## Dataset content
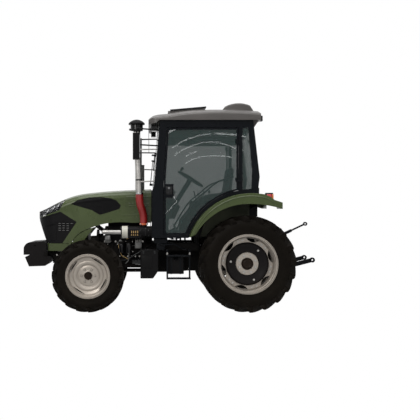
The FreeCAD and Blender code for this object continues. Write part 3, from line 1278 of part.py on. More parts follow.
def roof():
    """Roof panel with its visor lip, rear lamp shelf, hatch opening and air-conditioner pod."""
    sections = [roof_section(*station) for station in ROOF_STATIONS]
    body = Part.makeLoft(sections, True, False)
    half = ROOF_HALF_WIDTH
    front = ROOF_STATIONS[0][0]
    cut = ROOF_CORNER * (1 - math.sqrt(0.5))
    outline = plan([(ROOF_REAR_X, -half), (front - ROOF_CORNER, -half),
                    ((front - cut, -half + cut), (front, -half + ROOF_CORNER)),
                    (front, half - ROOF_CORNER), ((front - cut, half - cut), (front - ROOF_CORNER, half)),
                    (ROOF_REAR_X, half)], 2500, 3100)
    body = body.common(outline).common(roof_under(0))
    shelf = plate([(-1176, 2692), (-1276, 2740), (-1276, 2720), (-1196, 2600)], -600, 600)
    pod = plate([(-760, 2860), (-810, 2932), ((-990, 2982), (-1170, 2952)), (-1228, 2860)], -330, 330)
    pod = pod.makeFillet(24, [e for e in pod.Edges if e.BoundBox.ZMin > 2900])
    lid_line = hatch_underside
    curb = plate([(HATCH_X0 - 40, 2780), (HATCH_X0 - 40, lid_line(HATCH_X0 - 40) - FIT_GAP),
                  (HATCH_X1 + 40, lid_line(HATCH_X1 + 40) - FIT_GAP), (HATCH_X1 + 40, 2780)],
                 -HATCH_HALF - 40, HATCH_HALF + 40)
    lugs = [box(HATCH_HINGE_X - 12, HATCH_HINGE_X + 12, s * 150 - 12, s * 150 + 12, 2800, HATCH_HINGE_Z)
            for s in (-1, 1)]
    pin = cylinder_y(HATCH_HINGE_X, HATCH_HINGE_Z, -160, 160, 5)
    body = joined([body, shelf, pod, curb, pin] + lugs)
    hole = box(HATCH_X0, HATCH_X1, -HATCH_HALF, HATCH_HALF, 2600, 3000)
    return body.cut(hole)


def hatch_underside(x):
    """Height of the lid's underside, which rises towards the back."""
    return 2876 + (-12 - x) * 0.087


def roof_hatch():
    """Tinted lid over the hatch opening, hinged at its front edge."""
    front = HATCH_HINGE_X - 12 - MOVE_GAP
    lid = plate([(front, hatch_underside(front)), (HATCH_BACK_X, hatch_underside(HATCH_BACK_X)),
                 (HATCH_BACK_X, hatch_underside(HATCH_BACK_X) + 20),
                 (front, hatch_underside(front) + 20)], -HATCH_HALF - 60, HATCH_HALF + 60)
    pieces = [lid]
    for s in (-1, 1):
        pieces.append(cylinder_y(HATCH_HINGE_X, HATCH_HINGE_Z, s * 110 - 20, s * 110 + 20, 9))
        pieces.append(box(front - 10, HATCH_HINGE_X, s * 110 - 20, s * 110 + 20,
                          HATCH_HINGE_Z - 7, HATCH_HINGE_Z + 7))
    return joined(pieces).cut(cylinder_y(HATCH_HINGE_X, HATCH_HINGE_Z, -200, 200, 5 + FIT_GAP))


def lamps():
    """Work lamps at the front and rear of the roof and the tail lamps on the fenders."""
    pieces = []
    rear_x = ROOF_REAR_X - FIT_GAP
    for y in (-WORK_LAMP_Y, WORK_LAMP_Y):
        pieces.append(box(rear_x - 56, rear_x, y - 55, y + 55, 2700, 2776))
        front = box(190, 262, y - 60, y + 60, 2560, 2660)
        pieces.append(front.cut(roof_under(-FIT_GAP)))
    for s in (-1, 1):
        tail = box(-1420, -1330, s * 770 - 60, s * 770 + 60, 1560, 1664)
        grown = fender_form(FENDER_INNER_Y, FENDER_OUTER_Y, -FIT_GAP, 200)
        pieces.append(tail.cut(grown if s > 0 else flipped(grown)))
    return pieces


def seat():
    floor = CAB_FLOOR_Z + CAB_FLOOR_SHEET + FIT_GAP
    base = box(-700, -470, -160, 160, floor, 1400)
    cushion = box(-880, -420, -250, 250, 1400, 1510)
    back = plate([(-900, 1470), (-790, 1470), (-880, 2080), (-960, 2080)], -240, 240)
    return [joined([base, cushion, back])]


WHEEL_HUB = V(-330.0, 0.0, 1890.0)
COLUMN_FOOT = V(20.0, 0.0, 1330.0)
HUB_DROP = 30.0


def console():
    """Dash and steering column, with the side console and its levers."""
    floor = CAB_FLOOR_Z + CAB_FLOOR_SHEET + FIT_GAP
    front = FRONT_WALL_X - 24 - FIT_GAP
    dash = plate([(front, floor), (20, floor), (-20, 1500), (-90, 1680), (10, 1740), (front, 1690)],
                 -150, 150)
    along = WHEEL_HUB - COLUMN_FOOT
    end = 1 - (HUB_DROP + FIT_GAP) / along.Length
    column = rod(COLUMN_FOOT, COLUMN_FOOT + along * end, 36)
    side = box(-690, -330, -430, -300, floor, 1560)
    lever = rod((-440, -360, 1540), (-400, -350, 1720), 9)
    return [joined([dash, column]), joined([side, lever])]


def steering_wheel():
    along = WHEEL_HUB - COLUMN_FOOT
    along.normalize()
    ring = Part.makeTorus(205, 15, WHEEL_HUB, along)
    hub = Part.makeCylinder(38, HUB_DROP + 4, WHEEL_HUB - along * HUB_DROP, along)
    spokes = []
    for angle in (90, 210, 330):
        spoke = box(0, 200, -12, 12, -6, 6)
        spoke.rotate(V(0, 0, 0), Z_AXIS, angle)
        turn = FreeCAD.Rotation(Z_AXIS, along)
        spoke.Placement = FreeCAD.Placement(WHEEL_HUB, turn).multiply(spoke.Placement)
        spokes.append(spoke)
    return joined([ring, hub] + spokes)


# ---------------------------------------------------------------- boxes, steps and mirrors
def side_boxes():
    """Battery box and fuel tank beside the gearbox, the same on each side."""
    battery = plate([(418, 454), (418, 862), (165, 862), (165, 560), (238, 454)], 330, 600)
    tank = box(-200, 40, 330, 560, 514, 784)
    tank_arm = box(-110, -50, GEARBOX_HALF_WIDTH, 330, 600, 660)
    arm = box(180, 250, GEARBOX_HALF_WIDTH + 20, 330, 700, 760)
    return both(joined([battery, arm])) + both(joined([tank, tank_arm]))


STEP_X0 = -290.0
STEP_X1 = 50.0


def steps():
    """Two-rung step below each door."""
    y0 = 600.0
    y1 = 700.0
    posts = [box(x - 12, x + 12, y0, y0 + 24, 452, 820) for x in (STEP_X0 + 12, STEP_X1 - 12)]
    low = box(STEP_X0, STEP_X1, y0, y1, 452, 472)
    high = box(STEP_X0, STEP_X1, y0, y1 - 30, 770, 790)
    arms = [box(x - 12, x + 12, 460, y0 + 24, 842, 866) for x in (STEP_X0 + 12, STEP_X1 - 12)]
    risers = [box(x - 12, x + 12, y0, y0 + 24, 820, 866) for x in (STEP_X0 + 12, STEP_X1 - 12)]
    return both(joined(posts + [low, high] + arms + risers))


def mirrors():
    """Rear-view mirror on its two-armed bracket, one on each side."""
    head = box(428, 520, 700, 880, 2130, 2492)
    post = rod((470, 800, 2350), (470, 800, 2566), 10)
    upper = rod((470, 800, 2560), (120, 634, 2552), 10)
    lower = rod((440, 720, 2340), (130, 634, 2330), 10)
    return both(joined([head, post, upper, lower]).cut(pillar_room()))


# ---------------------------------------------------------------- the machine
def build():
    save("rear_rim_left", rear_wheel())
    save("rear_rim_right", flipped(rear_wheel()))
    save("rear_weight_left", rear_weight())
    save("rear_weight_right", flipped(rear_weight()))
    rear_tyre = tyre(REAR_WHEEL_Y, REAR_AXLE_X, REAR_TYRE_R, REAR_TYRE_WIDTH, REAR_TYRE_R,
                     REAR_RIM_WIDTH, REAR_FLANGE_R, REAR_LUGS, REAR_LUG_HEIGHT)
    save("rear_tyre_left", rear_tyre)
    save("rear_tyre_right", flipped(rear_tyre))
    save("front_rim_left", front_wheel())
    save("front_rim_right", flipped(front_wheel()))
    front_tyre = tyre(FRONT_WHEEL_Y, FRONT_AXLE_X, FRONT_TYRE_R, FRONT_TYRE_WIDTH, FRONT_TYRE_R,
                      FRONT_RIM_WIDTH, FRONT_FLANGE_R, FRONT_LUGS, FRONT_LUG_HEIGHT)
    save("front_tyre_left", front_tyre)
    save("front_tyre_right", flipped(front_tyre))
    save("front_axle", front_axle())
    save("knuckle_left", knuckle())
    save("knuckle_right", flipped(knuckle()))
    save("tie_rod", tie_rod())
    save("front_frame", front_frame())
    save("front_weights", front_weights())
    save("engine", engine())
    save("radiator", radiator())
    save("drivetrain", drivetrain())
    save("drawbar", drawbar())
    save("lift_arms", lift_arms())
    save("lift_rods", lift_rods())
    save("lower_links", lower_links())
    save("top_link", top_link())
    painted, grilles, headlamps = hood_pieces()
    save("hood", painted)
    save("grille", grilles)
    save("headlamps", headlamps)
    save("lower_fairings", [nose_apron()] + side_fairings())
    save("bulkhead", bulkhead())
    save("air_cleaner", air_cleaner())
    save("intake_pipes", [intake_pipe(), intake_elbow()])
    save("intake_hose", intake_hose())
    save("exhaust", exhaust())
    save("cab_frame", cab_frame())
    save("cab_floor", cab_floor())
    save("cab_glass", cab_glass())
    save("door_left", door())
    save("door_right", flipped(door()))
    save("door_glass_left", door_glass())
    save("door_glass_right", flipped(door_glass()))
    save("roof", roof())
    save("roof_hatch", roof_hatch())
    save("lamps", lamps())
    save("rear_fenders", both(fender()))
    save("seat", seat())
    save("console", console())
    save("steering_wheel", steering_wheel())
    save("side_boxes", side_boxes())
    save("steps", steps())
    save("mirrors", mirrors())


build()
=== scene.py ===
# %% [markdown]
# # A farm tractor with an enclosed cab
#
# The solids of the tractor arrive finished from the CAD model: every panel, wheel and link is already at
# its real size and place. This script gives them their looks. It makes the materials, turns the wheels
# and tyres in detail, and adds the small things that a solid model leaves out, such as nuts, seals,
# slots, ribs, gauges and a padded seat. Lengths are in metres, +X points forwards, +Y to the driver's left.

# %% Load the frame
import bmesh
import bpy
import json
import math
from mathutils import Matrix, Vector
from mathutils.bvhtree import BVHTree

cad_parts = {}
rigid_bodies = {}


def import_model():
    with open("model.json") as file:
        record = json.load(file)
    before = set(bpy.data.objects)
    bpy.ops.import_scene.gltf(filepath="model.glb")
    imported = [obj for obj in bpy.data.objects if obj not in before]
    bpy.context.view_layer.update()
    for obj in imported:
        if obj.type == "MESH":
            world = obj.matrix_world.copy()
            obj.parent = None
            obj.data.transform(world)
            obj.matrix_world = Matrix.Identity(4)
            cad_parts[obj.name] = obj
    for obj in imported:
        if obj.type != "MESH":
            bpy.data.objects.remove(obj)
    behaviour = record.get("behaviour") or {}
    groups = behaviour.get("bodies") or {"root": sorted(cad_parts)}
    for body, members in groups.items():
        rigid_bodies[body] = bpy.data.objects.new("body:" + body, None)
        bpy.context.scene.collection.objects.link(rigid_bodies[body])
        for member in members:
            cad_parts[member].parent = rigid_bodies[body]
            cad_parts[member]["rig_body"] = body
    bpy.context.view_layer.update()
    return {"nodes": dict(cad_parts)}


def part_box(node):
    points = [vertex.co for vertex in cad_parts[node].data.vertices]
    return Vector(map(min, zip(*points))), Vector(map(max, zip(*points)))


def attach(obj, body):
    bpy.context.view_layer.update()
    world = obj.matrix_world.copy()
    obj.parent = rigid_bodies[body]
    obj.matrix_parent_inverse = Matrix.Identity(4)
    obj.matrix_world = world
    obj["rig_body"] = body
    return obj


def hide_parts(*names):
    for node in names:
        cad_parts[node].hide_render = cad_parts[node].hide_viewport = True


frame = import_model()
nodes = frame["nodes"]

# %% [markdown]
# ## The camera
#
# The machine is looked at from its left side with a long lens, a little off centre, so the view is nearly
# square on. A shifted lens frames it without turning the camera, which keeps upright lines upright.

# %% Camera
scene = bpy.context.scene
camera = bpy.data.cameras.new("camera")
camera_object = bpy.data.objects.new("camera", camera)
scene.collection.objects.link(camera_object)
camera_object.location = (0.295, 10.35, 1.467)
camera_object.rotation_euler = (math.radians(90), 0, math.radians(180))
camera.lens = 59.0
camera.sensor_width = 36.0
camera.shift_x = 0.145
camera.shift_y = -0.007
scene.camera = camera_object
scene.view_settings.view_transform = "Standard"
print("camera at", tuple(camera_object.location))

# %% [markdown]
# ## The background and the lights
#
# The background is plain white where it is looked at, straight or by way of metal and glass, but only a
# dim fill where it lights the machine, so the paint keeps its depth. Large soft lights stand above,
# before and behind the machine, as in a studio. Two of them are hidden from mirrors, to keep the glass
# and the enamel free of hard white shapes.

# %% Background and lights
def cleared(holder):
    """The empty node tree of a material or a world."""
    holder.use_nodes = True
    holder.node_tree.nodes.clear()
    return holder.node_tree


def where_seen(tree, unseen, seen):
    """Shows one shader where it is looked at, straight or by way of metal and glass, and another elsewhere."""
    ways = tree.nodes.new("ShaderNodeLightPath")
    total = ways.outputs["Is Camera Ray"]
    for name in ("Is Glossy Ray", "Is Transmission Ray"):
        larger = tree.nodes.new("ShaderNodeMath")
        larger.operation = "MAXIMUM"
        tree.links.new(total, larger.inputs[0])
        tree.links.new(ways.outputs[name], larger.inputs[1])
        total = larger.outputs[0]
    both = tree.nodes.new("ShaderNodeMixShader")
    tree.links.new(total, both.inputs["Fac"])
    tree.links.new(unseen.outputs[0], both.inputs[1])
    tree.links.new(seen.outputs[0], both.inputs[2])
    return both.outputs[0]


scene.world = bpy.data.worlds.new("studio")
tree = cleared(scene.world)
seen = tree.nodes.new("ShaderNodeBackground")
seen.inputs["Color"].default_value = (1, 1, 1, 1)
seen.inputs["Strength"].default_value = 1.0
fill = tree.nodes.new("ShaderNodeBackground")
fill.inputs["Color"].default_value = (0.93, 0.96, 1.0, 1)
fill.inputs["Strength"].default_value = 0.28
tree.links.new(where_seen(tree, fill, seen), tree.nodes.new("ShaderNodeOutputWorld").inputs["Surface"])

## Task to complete
Quote the data above from the line containing "obj.matrix_world = world" to the line containing "return holder.node_tree", inclusive, and stop.

## Output of the exercise
    obj.matrix_world = world
    obj["rig_body"] = body
    return obj


def hide_parts(*names):
    for node in names:
        cad_parts[node].hide_render = cad_parts[node].hide_viewport = True


frame = import_model()
nodes = frame["nodes"]

# %% [markdown]
# ## The camera
#
# The machine is looked at from its left side with a long lens, a little off centre, so the view is nearly
# square on. A shifted lens frames it without turning the camera, which keeps upright lines upright.

# %% Camera
scene = bpy.context.scene
camera = bpy.data.cameras.new("camera")
camera_object = bpy.data.objects.new("camera", camera)
scene.collection.objects.link(camera_object)
camera_object.location = (0.295, 10.35, 1.467)
camera_object.rotation_euler = (math.radians(90), 0, math.radians(180))
camera.lens = 59.0
camera.sensor_width = 36.0
camera.shift_x = 0.145
camera.shift_y = -0.007
scene.camera = camera_object
scene.view_settings.view_transform = "Standard"
print("camera at", tuple(camera_object.location))

# %% [markdown]
# ## The background and the lights
#
# The background is plain white where it is looked at, straight or by way of metal and glass, but only a
# dim fill where it lights the machine, so the paint keeps its depth. Large soft lights stand above,
# before and behind the machine, as in a studio. Two of them are hidden from mirrors, to keep the glass
# and the enamel free of hard white shapes.

# %% Background and lights
def cleared(holder):
    """The empty node tree of a material or a world."""
    holder.use_nodes = True
    holder.node_tree.nodes.clear()
    return holder.node_tree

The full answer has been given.